Make it all stories or all facts
What was the most interesting aspect of this story? The least interesting?
It was interesting to use a perfect game as the backdrop for explaining about off speed pitches
Which scene was your favorite?
The story about trying to dry out a wet baseball field
Was Off Speed worth the listening time?
For the most part, yes, mainly because the narration of Joe Barrett was fantastic
Any additional comments?
Pitching has changed much over the history of the game of baseball. From tossing the ball slowly so that the batter can easily hit it to pitchers who can throw the ball over 100 miles per hour and make it curve in violent changes of direction, pitching has evolved. The balls that change direction usually travel slower than the fastball and hence are called “off speed” pitches. This book by Terry McDermott and narrated by Joe Barret takes a look at these off speed pitches.
Some of the pitches are widely used today, such as a slider or a change-up, and some are no longer used for various reasons, such as a screwball. Whether or not they are used, McDermott writes about nine different off speed pitches, one for each inning of the game that is used for the background of the story. That game happens to be the perfect game thrown by Seattle Mariners pitcher Felix Hernandez in the 2012 season.
McDermott also talks about his Mariners fandom, his lack of ability to play the game and some other baseball stories that are entertaining (my favorite was attempting to dry a wet baseball field) and intertwined throughout the book. While these stories were mostly good, I found them a distraction to the theme of the book, namely learning about the off speed pitches and the progress of Hernandez’s masterpiece. This may read better in a hardcopy or e-book format, but as an audiobook, I found the skipping between stories and information distracting.
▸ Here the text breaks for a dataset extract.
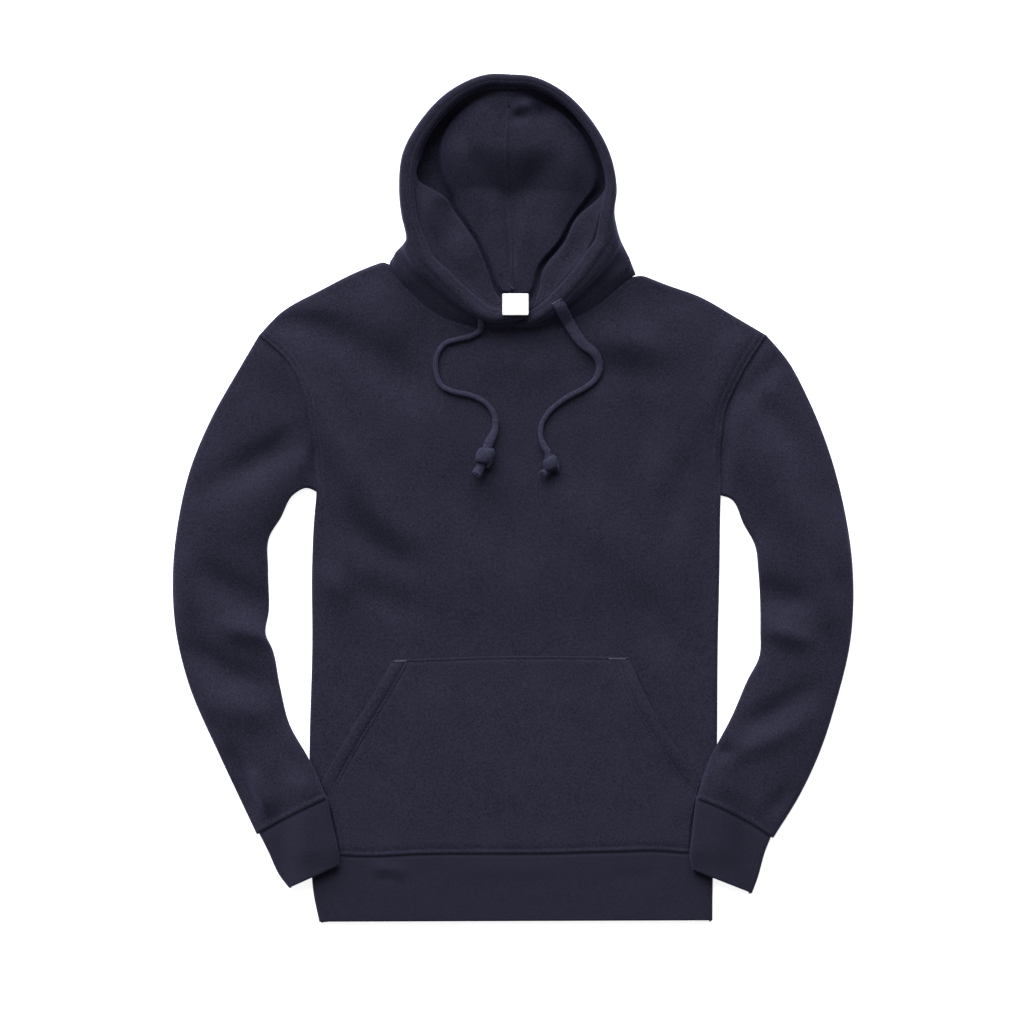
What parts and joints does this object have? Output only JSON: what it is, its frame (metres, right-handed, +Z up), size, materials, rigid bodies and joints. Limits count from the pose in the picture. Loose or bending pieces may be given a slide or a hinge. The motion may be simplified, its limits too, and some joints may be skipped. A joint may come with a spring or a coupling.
{
  "type": "pullover hoodie",
  "caption": "Pullover hoodie in heavy fleece, laid flat on its back with the hood open, kangaroo pocket, ribbed hem and cuffs, and a knotted drawcord.",
  "frame": {"origin": "centre of the whole garment's box in plan, on the surface that it lies on", "axes": "+Y from the hem to the top of the hood, +X towards the wearer's left side, +Z up out of the garment's front"},
  "size_m": [0.7429, 0.9238, 0.0451],
  "materials": {
    "fleece_body": "dark navy brushed fleece, matt, with a soft nap",
    "fleece_lining": "dark navy brushed fleece, matt",
    "rib_knit": "dark navy 1x1 rib knit, matt",
    "knit_tape": "dark navy flat knitted tape",
    "woven_tab": "off-white woven tab, blank"
  },
  "bodies": {
    "root": {"back_panel": "fleece_body", "front_panel": "fleece_body", "kangaroo_pocket": "fleece_body", "right_sleeve": "fleece_body", "left_sleeve": "fleece_body", "hood_right_panel": "fleece_body", "hood_left_panel": "fleece_body", "hood_lining_right": "fleece_lining", "hood_lining_left": "fleece_lining", "waistband": "rib_knit", "right_cuff": "rib_knit", "left_cuff": "rib_knit", "right_drawcord": "knit_tape", "left_drawcord": "knit_tape", "right_cord_knot": "knit_tape", "left_cord_knot": "knit_tape", "neck_label": "woven_tab"}
  },
  "joints": []
}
One good part of the audiobook was the narration of Joe Barrett. The stories as he read them came across as interruptions, although this was much like listening to a baseball game on the radio. His voice made him sound like he was a baseball broadcaster.
Overall, this book is a decent one for baseball fans who want to learn a little more about off speed pitches or just want to hear some good baseball tales. If this took one of these themes or the other, I believe it would have the possibility to be a great book. Structured as is, it is okay and worth the time needed to listen or read.